Learn more at translink.ca/fares.


6 Comments

  • By Joey Connick, June 4, 2018 @ 3:10 pm

    Again, I have to ask: what is the justification for smaller proportional increases for 2-zone and 3-zone users? Especially on the monthly passes, where increases of $2.75 and $3.75 for 2-zone and 3-zone users respectively would be more appropriate. The discount for 2-zone and 3-zone passes is already higher than for 1-zone passes… and these increases only exacerbate that gap.

  • By Allen Tung, June 7, 2018 @ 9:20 am

    Hi Joey, I’ve reached out to see if I can get more info about this. Hope to have an answer for you soon. Thanks!

  • By Jay, June 6, 2018 @ 1:41 am

    So tell me this it specifically says that one month would be $1 or $2 more depending on the Zones, I don’t freaking see the $1 anywhere on the Monthly passes. I see all $2 increase. Also this is a rip off, the more people wouldn’t pay for riding the buses, I won’t be surprise if this thing you guys are implementing will backfire. Boycott the buses and don’t pay since a lot of people are already not paying to ride the buses, which they say there are security guards checking bus passes. I haven’t seen them anywhere since maybe 2010 when the Olympics was in Vancouver.

  • By Jay, June 6, 2018 @ 1:46 am

    Also kind of funny how they say it will improve bus system, you don’t even need to increase any bus system. Like people would fall for Translink saying ohh we are adding new buses to the system, in which they are just adding them from places that were removed. Also if you say that to reduce overcrowding, maybe you shouldn’t have a lot of Granville Street buses going to Downtown at night right after each other, while the residents of East Vancouver suffere and don’t even see buses after 30 minuts the most at night.

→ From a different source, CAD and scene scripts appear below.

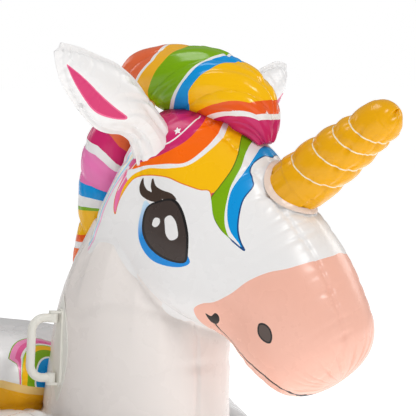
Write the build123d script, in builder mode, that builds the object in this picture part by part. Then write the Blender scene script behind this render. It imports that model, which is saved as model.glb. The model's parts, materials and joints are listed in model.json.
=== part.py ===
"""Inflatable unicorn ride-on pool float, modelled panel by panel as it is welded together.

The float faces -Y with +Z up and +X on the animal's left. The origin is on the ground, under the
middle of the float's overall length and width. All sizes are in millimetres. Each inflated bag is
a hollow skin with a wall of WALL, cut along its weld seams into the panels that it is made from.
"""

import math
import os

from build123d import *

# Driving dimensions
WALL = 3.0  # thickness of every welded skin
SEAM_HALF = 60.0  # half width of the strip between the two side panels of head and neck
PAD_T = 1.5  # thickness of a reinforcing patch
GAP = 0.3  # clearance between parts that move on each other

# Hull: left half of its plan from bow to stern, and the share of the plan at each level
HULL_CENTRE_Y = 80.0
HULL_REACH = 600.0
HULL_PLAN = [
    (0, -652), (175, -622), (315, -545), (425, -448), (540, -345), (645, -250), (697, -125), (678, 10),
    (612, 95), (575, 175), (592, 265), (652, 355), (695, 480), (688, 610), (618, 715),
    (500, 768), (372, 765), (240, 790), (120, 838), (0, 862),
]
HULL_LEVELS = [
    (0, 0.72), (6, 0.805), (24, 0.89), (66, 0.97), (117, 1.0), (162, 0.975), (203, 0.90), (231, 0.82),
    (246, 0.74), (252, 0.64),
]
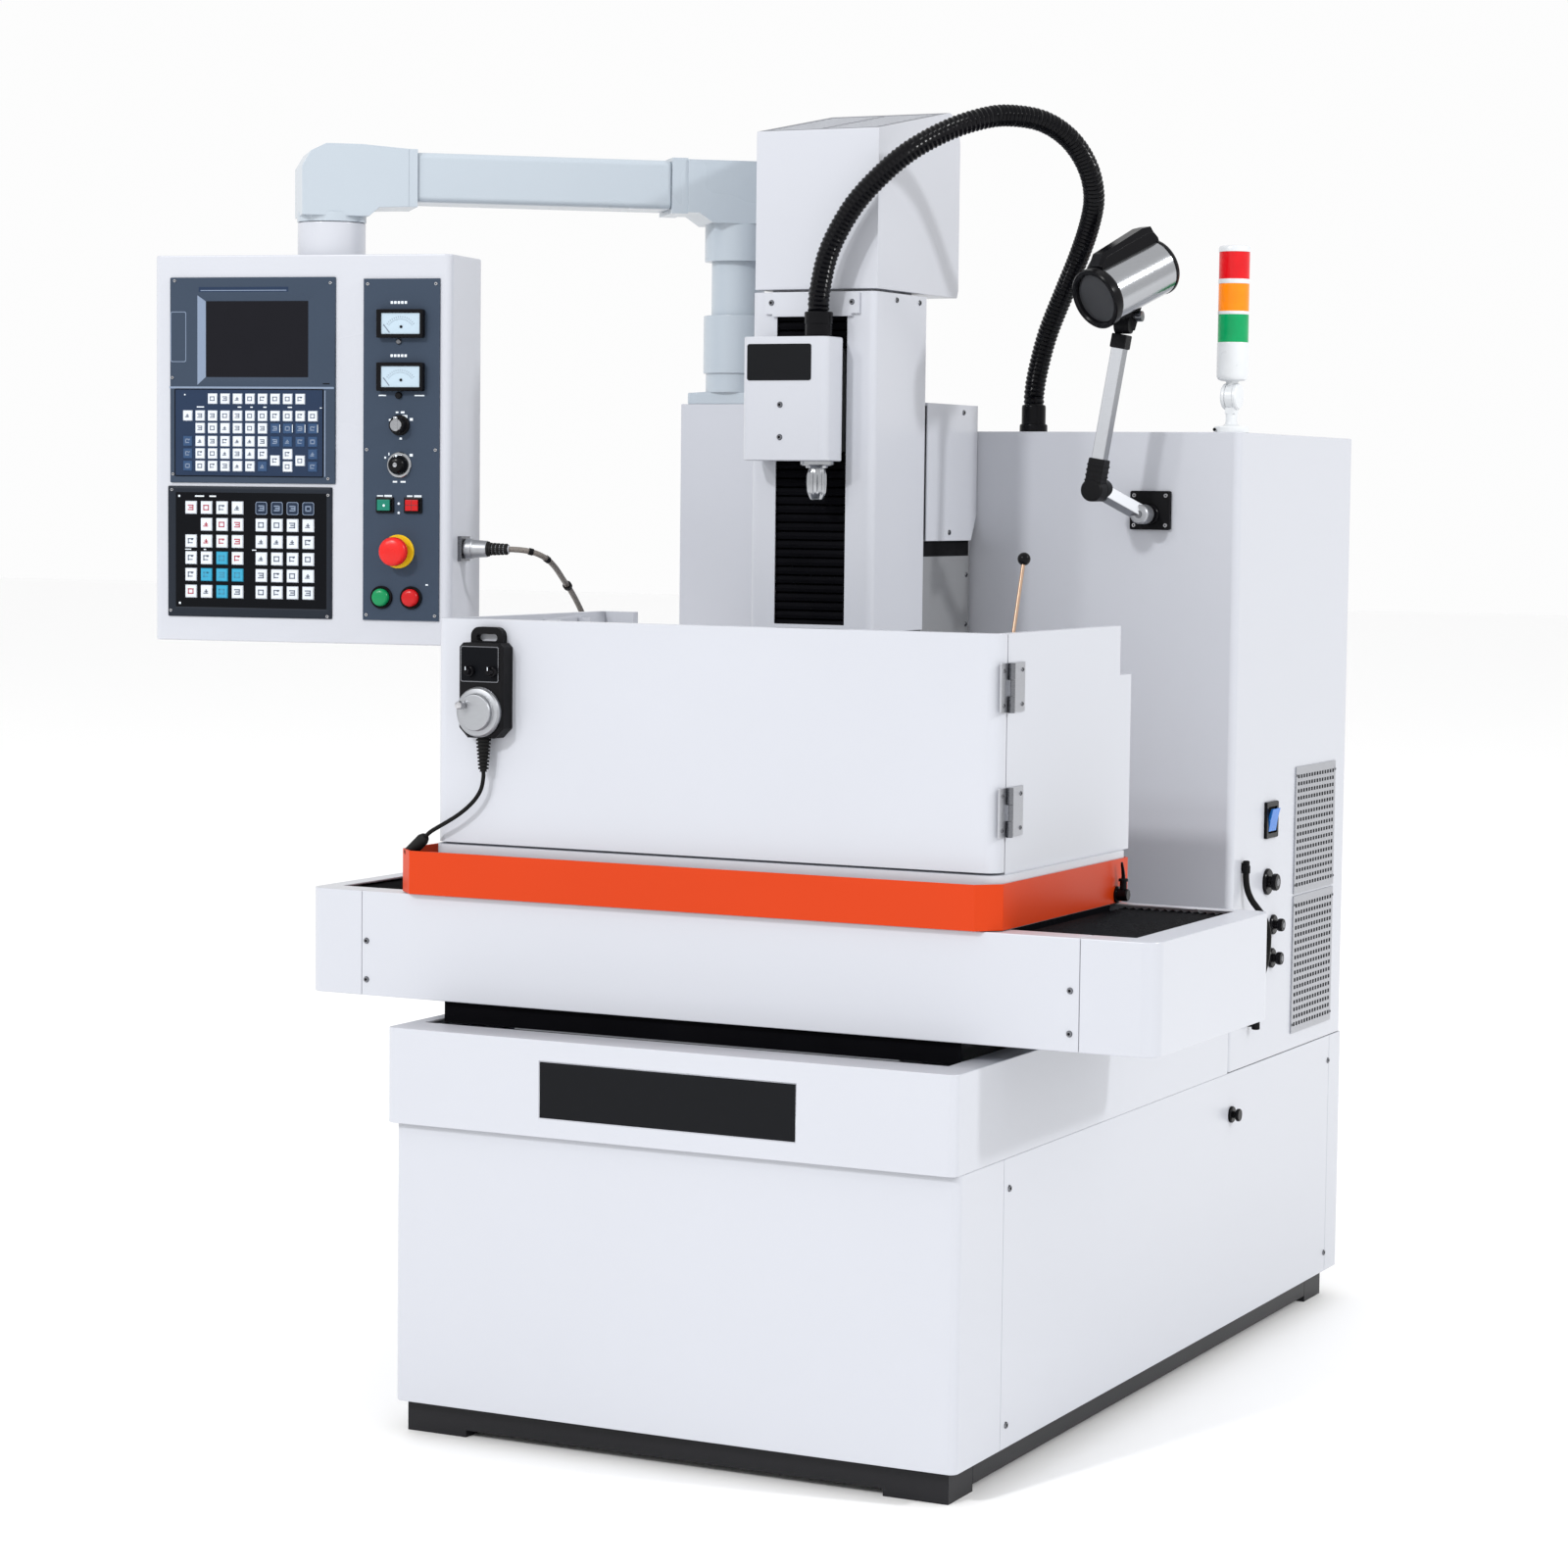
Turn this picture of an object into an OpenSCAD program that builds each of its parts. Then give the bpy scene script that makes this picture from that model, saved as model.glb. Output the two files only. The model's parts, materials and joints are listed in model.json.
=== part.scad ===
// Electrical discharge drilling machine: cast base with a cross-sliding work tank, a column
// with a vertical spindle head, an electrical cabinet, a swinging operator panel, a work
// lamp and a tower light. Millimetres, +Z up, +Y towards the cabinet, origin on the floor
// at the middle of the four levelling bolts.

/* [Base] */
// Width of the base and the cabinet
base_w = 876; // [860:4:900]
// Length of the base from front to back
base_l = 1600; // [1590:2:1620]
// Height of the seam between the skirt panels and the rim
seam_z = 444; // [440:1:448]
// Height of the top of the rim
rim_z = 579; // [578:1:580]
// Thickness of the sheet metal covers
sheet = 3; // [2:0.5:3]
// Radius of the upright corners of the covers
corner_r = 12; // [6:1:20]

/* [Saddle and table] */
// Left and right ends of the saddle
saddle_x = [-638, 672];
// Front and back of the saddle
saddle_y = [-694, -247];
// Underside and top of the saddle covers
saddle_z = [605, 756];
// Length of the left end cap
cap_left = 91; // [85:1:95]
// Length of the right end cap
cap_right = 108; // [100:1:112]
// Left and right sides of the spill tray
tray_x = [-489, 447];
// Front and back of the spill tray
tray_y = [-706, -197];
// Height of the spill tray's wall
tray_h = 62; // [50:1:70]
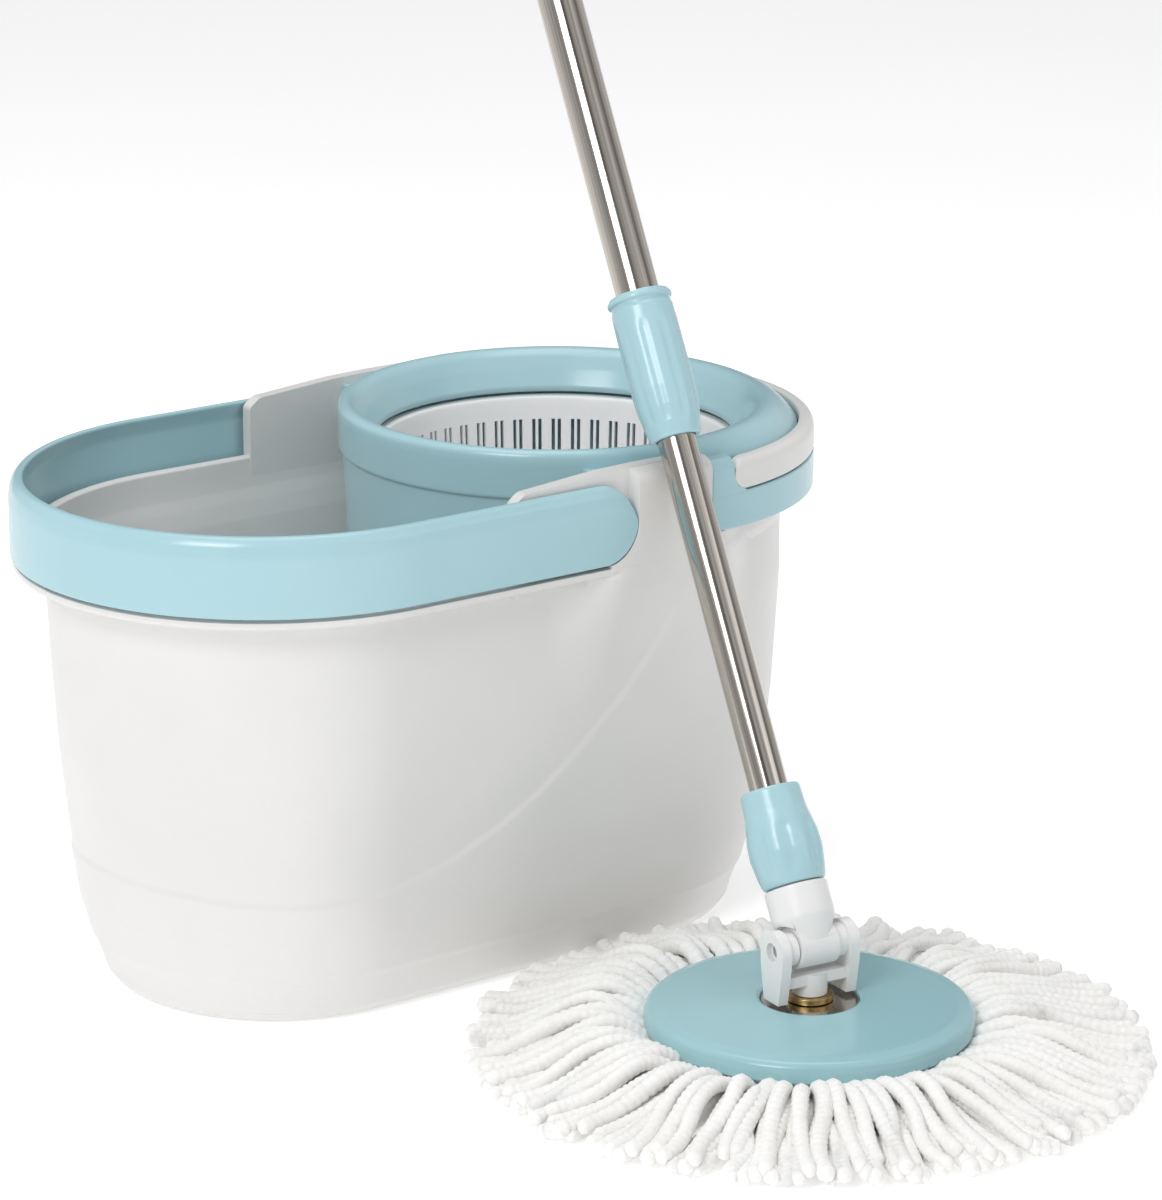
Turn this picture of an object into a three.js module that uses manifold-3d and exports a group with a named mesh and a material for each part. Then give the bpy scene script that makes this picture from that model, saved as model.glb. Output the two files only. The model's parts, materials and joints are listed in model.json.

  • By Joey Connick, June 7, 2018 @ 9:51 am

    Thanks Allen… it would at least be useful to know the thinking behind it. I know in the past they tended to want to stick to certain round number increments for fare increases (often 25¢ for cash fares and $1 for monthly passes) but I feel like with the advent of Compass, that’s not a valid constraint to be working under (which I am happy to see is already the case given the many 10¢ cash fare increases, although I do think some of those should be 5¢ and not 10¢). I get that it maybe “looks better” on the surface to raise all fares by the same amount but obviously in the long run that means those of us who travel primarily in 1 zone lose out. It only takes basic math to figure out the 1-zone raises are more, and sometimes substantially more, than their 2- and 3-zone counterparts. Since TransLink has subscribed to the notion that people travelling farther should pay more since at least the 1980s, and looks to be favouring that same notion with the expected move to distance-based fares later this year, I’m not sure how it justifies a monthly pass increase for a 1-zone pass that is nearly double the increase of the 3-zone one. This will only compound with the next scheduled fare increase, which for monthly passholders will be a whopping $3/month (which as an increase is nearly 50% higher than this year’s fare increase—for 1-zone passholders, at least).

  • By Joey Connick, June 7, 2018 @ 9:54 am

    P.S. Is there any way threaded replying could be turned on for us mere mortals? I know you guys are able to reply to our comments directly but your readers (or maybe it’s just me?) don’t seem to have that same ability. Obviously my last post would make more sense if it was easy to see it was in response to yours.